As the finall straightaway gave way to one last turn, we joined a lot of 5k runners enjoying the beautiful day as well. Windy at times, the temperatures were low and the sunshine bright. I looked over my shoulder and saw Jenny was closing in. One guy was between her and I and I motioned for him to "come on!" With the finish line in sight, we crossed mile 13 in 7:00 exactly.

I looked over my shoulder one last time but lost Jenny. Mingling amongst the 5k runners I could not see her. So I ran step for step with this one final guy and crossed the finish line in 1:29:32, a little faster than I had meant to. The guy thanked me for cheering him on and I handed him the 1:30 pace group sign which I had carried the whole way. I then turned and fervently searched for Jenny.

At 1:29:44 Jenny crossed the line. For her efforts she got not only a brand new PR but a super sweaty hug from Dane. I guess she'll accept the yucky with the good. Go Jenny!

With my hotel less than a block away from the finish, I was able to shower quickly and get out amongst the runners. I then spent the rest of the day helping the announcer hand out awards to runners and enjoying what was yet another wonderful day in Iowa.

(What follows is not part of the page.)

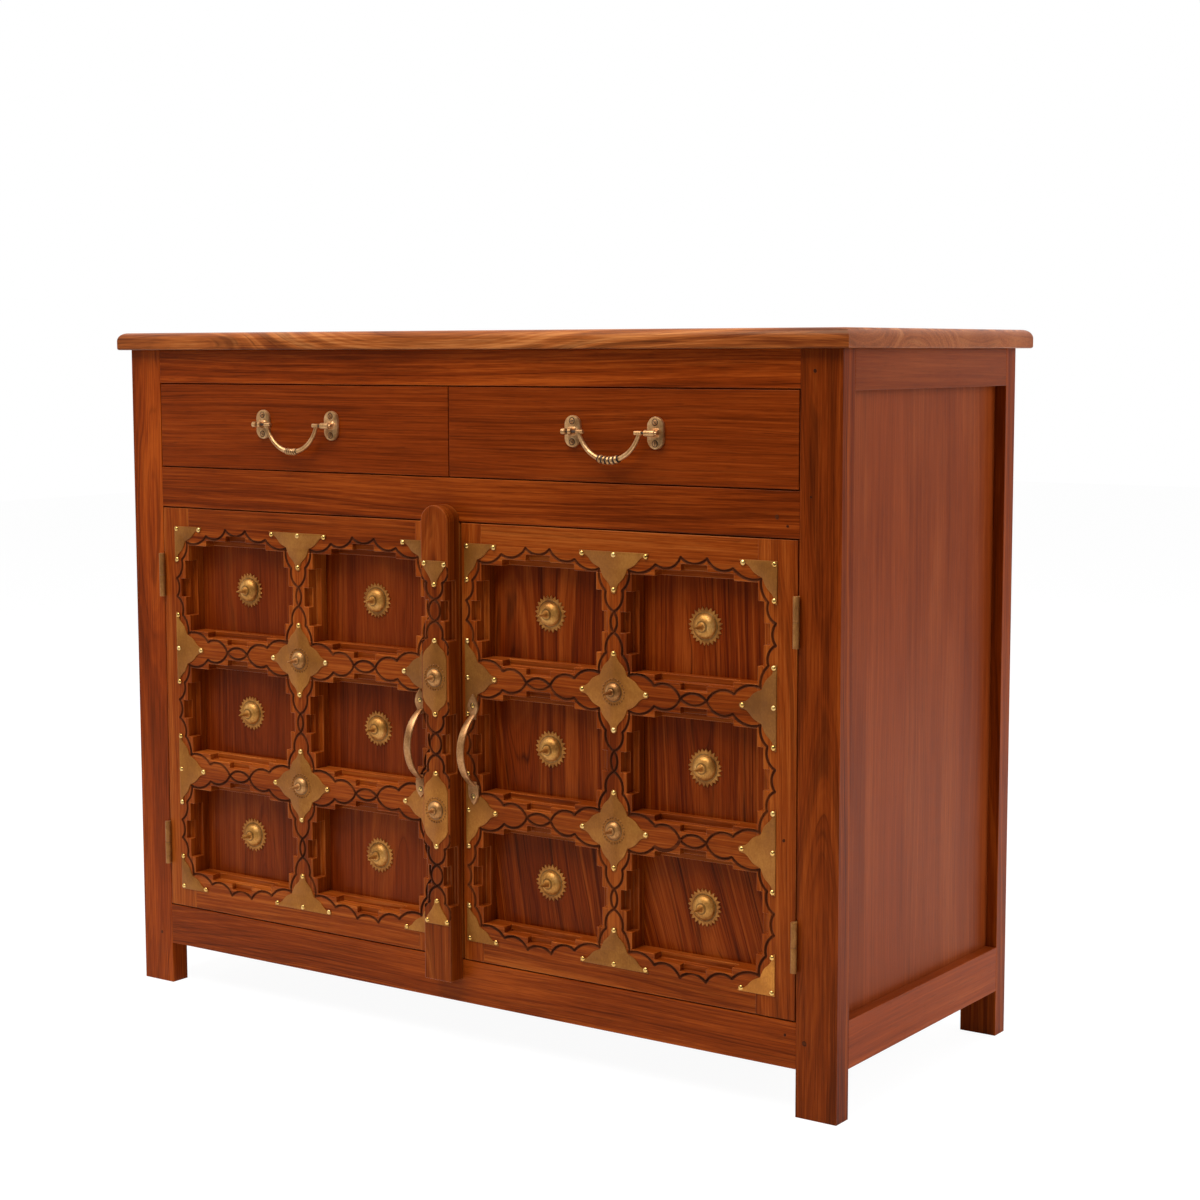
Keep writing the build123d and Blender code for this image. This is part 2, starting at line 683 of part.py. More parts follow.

It helps Penn State ended a 12-year drought against Michigan by shellacking the Wolverines at home. :)


Yellow Scuba said...

Sounds like a really fun race weekend, Dane! Congrats to Jenny and your other pace group person for reaching their sub-1:30 goals! Huge congratulations and much admiration to Randy as well. He is an inspiration!

Kent said...

I was even more impressed with you in person than I was reading your blog for the last couple years, which is saying a lot. It was a pleasure at the Expo, and my daughter again thanks you for your Doritos and encouraging her XC running. It was great to talk to you.

Now if only you pulled #6052 prize tag for one of those prizes yesterday... :-)

Laura said...

Wow, you sound like an awesome pacer! Any chance you'll ever pace a slower group (like the 3:40, which is my necessary BQ time)? I'd have to put in a lot more training but it sounds like you could really help make it happen.